I haven't heard any rumors of discontinuing it either. I will have to check this out through the grapevine. If it is true I will have to stock up on it too.

Wineman, from what I have learned about south american bees there are too groups. One which uses 5.4mm foundation brought in from the states. And those that use small cell (4.8- 4.9) this is for both EHB's and AHB's. This a rather generalization as south america is a big place.

Jorge, save your wax! If this turns out to be true I have a 4.9mm mill and can work the wax for you. But I need to re-setup up my milling to a more effiecient and suffistocated way which I am hoping to do this winter. For now stock up on Dadant foundation.

Clay


----------



## Robert Brenchley (Apr 23, 2000)

What's needed is for someone to manufacture simple 4.9 moulds. They've been made for many years, at least in Europe; they're currently available from Thorne's, in large cell size. All it really is is a pair of silicone rubber (I assume) sheets embossed with the pattern of the foundation. You make it a sheet at a time, and its just right for people with a few hives, for whom a roller just won't be economical.


----------



## Clayton (Dec 8, 2000)

Here is the reply about 4.9mm foundation from Dee:


Reply:
Hi Clayton and all:
Wanted to let you all know I called Dadant this morning and had a 
talk with Mr Jerry Hayes who is overseeing the 4.9mm foundation made 
and sold. Jerry said that the rumor I asked about is just that. . . 
rumor. 

He himself knows nothing about any discontinuance of the production 
of 4.9mm foundation in a year or so. The sales though not the most 
type sold, are steady in sales. 

so that the sales can continue to grow for what is needed for 
our industry and bees. Namely, an alternative method for keeping 
honeybees without all the various treatmens, especially with all the 
contamination cases and honey pulling off of the market croping up 
here and there around the world due to chemical resistance/residues.

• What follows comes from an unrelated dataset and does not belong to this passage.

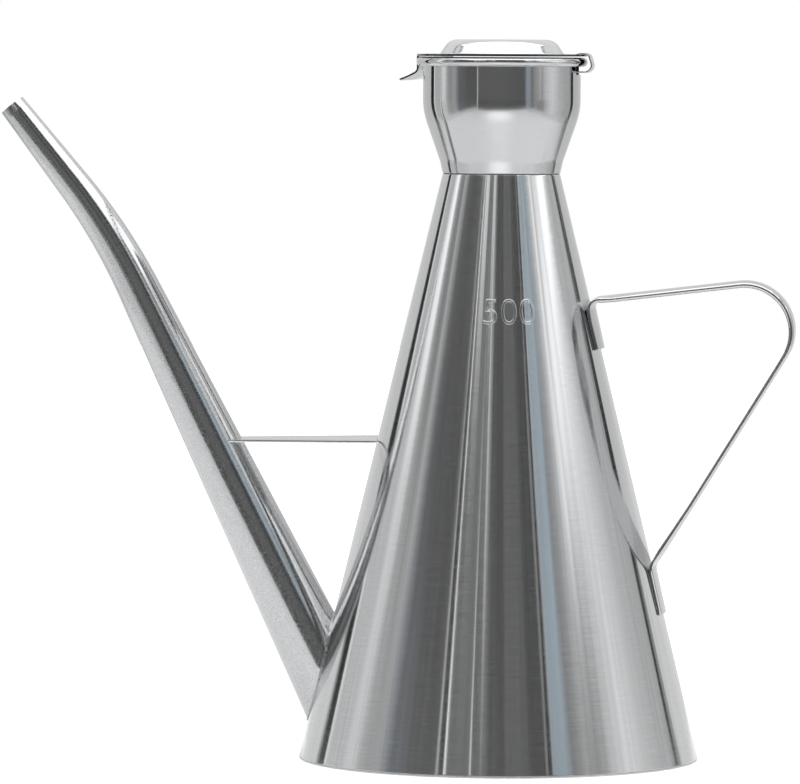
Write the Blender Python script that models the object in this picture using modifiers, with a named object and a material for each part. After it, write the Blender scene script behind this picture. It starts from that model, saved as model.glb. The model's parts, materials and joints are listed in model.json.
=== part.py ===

So again, as far as Jerry Hayes knows, the foundation manufacturing 
is not being stopped any time soon.

Regards,

Dee A. Lusby


Clay


----------



## wfarler (Jul 9, 2003)

Anyplace that I can get more information on making silicone forms? Is this for creating wax or plastic foundation?


----------



## Robert Brenchley (Apr 23, 2000)

As far as I know there's nothing available on making the commercial type, but there's plenty on rolling your own. Its on this site somewhere; do a search and you should find it.


----------



## Jorge (Sep 24, 2002)

I apologize for spreading the rumor on the supposed halting of 4.9mm foundation production at Dadant. I simply related what the salesman (I don't know his name) told me when I called to order some.

Jorge


----------